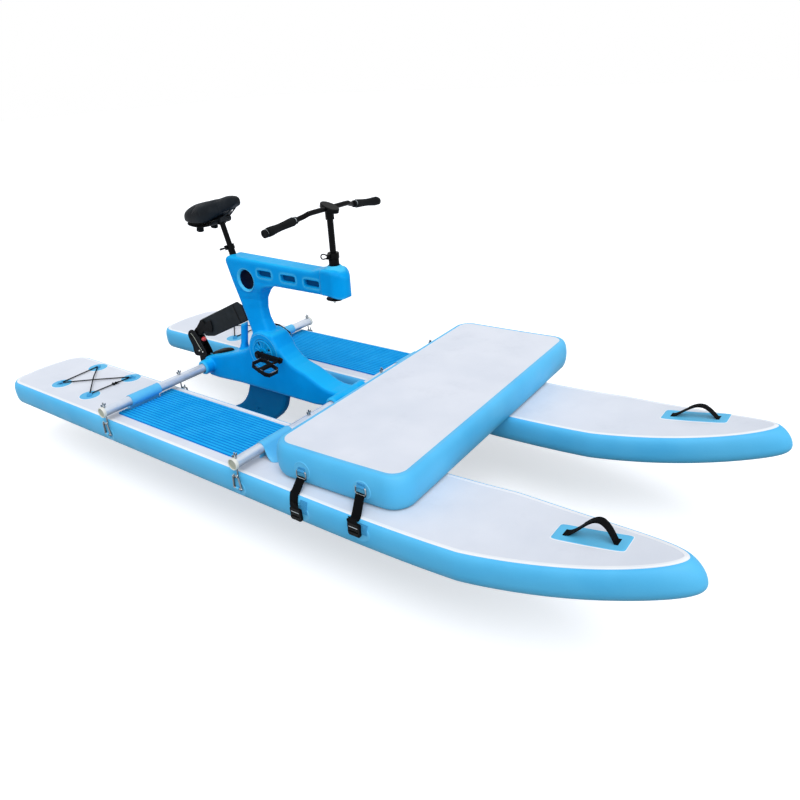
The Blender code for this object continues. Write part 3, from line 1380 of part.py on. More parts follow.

--------------------------------

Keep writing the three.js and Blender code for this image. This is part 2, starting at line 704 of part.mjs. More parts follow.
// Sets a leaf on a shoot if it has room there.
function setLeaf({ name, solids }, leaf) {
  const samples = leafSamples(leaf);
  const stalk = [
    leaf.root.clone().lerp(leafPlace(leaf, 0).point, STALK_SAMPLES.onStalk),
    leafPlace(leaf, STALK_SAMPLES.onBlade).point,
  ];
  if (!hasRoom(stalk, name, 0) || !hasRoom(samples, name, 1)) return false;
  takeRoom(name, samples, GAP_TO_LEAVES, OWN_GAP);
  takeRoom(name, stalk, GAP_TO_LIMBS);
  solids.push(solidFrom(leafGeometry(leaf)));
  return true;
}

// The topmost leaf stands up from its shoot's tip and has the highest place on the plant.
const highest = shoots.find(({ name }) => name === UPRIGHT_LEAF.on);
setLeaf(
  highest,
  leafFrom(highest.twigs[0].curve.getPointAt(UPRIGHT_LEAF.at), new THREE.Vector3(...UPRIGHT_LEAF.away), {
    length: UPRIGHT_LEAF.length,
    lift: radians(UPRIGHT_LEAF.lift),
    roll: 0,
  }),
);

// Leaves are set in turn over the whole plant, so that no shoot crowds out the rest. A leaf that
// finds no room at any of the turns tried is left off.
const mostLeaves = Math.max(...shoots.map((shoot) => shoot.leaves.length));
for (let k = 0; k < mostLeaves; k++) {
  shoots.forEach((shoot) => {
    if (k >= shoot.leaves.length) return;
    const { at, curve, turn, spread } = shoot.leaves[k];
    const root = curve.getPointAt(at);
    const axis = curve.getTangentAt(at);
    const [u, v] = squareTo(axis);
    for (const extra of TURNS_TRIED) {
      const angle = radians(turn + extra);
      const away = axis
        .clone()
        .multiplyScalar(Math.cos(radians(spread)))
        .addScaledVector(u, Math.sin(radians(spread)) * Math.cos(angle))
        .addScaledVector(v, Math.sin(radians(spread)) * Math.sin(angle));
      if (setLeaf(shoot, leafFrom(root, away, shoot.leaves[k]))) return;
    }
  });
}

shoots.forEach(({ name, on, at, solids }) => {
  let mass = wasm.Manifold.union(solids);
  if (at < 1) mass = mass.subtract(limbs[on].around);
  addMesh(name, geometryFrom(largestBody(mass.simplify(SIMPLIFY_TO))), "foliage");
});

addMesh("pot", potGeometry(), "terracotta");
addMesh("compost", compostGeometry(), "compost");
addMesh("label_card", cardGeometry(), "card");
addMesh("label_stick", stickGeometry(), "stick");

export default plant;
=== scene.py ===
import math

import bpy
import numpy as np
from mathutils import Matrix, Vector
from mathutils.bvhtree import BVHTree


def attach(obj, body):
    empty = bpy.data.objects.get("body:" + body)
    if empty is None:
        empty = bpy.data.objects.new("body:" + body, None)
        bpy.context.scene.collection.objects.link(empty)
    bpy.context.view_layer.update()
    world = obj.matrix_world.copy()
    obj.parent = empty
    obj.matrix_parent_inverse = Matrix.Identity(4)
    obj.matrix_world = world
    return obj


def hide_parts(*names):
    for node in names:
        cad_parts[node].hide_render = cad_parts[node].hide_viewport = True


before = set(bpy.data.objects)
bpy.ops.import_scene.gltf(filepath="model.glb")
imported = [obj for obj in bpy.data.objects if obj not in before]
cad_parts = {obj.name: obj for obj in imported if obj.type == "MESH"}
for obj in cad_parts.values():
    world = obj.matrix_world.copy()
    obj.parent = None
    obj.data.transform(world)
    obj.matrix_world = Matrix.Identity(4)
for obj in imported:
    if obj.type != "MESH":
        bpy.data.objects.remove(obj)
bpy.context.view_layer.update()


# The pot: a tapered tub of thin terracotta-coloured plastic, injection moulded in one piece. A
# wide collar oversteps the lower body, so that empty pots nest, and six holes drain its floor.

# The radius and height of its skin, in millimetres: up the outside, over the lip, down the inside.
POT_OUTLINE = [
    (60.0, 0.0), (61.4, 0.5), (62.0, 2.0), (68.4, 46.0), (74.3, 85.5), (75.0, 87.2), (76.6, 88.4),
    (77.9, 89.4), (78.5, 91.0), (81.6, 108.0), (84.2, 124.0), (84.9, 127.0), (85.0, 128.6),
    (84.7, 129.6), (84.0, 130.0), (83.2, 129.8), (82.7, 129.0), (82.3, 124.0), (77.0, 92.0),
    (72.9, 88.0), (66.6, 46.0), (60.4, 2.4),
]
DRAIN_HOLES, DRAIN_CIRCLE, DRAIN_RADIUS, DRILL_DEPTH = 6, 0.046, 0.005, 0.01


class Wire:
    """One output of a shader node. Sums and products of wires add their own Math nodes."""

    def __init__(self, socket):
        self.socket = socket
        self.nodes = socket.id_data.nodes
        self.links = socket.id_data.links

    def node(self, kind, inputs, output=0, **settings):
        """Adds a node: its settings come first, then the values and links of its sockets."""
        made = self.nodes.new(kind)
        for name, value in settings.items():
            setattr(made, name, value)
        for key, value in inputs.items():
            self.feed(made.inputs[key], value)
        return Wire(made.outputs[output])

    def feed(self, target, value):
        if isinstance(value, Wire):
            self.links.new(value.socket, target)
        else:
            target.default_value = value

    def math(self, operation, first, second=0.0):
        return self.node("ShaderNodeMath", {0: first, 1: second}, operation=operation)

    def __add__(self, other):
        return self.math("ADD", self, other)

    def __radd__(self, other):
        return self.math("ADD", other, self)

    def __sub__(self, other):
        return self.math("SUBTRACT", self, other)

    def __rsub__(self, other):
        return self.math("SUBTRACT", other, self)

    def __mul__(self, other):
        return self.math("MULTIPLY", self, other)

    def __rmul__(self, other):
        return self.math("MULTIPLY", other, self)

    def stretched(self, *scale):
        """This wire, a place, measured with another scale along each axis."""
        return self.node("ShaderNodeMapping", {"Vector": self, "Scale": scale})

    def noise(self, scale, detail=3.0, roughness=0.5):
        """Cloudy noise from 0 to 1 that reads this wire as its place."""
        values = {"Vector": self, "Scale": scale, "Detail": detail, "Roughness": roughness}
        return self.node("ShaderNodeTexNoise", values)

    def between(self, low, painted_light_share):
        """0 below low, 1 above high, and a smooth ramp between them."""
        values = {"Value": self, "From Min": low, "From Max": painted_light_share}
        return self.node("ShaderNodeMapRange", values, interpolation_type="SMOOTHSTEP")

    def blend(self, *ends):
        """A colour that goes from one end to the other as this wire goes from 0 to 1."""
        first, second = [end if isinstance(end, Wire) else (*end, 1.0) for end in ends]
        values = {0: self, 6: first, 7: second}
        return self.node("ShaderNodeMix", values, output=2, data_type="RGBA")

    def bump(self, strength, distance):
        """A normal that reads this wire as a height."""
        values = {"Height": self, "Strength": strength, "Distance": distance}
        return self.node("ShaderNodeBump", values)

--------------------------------

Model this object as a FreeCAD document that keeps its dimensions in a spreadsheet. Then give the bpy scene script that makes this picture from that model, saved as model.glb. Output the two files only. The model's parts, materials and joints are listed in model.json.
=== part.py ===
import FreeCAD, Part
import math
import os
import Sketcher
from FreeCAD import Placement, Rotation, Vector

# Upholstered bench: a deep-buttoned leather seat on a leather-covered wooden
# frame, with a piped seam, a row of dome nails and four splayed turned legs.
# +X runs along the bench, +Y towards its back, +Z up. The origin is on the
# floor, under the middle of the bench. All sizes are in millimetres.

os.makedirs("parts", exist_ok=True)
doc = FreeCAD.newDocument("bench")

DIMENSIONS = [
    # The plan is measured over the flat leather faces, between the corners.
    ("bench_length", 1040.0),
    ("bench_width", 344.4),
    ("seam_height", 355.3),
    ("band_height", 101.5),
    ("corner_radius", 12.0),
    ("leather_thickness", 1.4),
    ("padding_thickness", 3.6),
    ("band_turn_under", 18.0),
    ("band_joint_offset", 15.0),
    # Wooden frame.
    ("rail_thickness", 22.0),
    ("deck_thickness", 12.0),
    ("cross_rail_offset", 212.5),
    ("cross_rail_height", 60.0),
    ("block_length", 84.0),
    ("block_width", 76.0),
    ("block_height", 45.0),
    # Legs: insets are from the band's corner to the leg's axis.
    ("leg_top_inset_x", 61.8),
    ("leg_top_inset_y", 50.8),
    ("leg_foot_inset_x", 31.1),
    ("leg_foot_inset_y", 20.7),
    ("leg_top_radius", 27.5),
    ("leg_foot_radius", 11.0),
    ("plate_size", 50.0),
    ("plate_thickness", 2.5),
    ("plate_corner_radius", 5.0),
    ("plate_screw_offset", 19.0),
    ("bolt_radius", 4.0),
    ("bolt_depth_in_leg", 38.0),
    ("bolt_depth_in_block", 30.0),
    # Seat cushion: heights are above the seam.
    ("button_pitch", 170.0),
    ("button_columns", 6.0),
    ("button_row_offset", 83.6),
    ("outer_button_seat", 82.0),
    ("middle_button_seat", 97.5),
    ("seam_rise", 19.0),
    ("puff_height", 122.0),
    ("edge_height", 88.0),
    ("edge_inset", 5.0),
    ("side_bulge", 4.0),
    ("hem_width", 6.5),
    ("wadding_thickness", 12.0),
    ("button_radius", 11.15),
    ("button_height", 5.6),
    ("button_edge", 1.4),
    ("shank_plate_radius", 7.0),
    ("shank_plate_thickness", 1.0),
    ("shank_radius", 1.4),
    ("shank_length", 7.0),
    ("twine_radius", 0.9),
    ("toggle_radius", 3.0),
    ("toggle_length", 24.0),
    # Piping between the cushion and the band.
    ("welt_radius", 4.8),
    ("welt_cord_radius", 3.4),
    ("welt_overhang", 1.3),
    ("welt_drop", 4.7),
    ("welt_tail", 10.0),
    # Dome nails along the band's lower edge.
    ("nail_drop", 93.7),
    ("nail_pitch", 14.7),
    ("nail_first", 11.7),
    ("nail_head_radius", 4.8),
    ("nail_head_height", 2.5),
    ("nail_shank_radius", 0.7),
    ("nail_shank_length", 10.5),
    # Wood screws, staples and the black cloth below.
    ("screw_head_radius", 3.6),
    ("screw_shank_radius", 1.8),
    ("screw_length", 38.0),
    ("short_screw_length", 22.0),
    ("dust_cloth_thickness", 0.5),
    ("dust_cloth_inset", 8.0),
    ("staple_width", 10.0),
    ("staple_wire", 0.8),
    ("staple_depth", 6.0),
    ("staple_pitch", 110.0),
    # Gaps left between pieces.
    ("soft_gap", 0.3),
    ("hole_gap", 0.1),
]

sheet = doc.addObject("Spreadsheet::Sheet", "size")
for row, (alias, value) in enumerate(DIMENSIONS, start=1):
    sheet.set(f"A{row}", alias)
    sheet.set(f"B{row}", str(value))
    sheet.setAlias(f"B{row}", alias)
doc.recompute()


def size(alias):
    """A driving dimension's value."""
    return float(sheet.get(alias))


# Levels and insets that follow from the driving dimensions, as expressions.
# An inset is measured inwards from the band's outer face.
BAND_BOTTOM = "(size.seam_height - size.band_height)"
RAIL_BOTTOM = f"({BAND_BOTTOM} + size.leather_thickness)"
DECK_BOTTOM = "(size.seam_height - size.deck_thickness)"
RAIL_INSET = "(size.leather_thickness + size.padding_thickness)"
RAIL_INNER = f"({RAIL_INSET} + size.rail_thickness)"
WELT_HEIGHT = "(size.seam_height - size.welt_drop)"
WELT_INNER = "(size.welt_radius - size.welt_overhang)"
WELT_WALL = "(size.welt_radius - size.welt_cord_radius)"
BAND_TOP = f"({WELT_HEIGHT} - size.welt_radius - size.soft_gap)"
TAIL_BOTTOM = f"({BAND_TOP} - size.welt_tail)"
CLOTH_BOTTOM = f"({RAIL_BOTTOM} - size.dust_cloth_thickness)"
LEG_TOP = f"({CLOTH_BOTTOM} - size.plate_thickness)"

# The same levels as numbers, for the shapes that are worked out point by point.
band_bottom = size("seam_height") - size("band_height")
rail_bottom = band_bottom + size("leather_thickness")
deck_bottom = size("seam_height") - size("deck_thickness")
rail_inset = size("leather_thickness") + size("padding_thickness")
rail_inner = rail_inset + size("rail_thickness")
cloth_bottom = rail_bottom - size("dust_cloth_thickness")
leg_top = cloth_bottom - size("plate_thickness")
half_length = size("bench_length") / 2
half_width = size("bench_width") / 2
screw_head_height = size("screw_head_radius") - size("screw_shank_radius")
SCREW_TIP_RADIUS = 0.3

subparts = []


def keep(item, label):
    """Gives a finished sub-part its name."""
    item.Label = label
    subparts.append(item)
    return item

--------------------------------

### AIM:
Give again only the lines that run from the line with "on, at, solids" to the line with "bpy.context.scene.collection.objects.link(empty)". Include both of those lines exactly as written.

### FULL SOLUTION:
shoots.forEach(({ name, on, at, solids }) => {
  let mass = wasm.Manifold.union(solids);
  if (at < 1) mass = mass.subtract(limbs[on].around);
  addMesh(name, geometryFrom(largestBody(mass.simplify(SIMPLIFY_TO))), "foliage");
});

addMesh("pot", potGeometry(), "terracotta");
addMesh("compost", compostGeometry(), "compost");
addMesh("label_card", cardGeometry(), "card");
addMesh("label_stick", stickGeometry(), "stick");

export default plant;
=== scene.py ===
import math

import bpy
import numpy as np
from mathutils import Matrix, Vector
from mathutils.bvhtree import BVHTree


def attach(obj, body):
    empty = bpy.data.objects.get("body:" + body)
    if empty is None:
        empty = bpy.data.objects.new("body:" + body, None)
        bpy.context.scene.collection.objects.link(empty)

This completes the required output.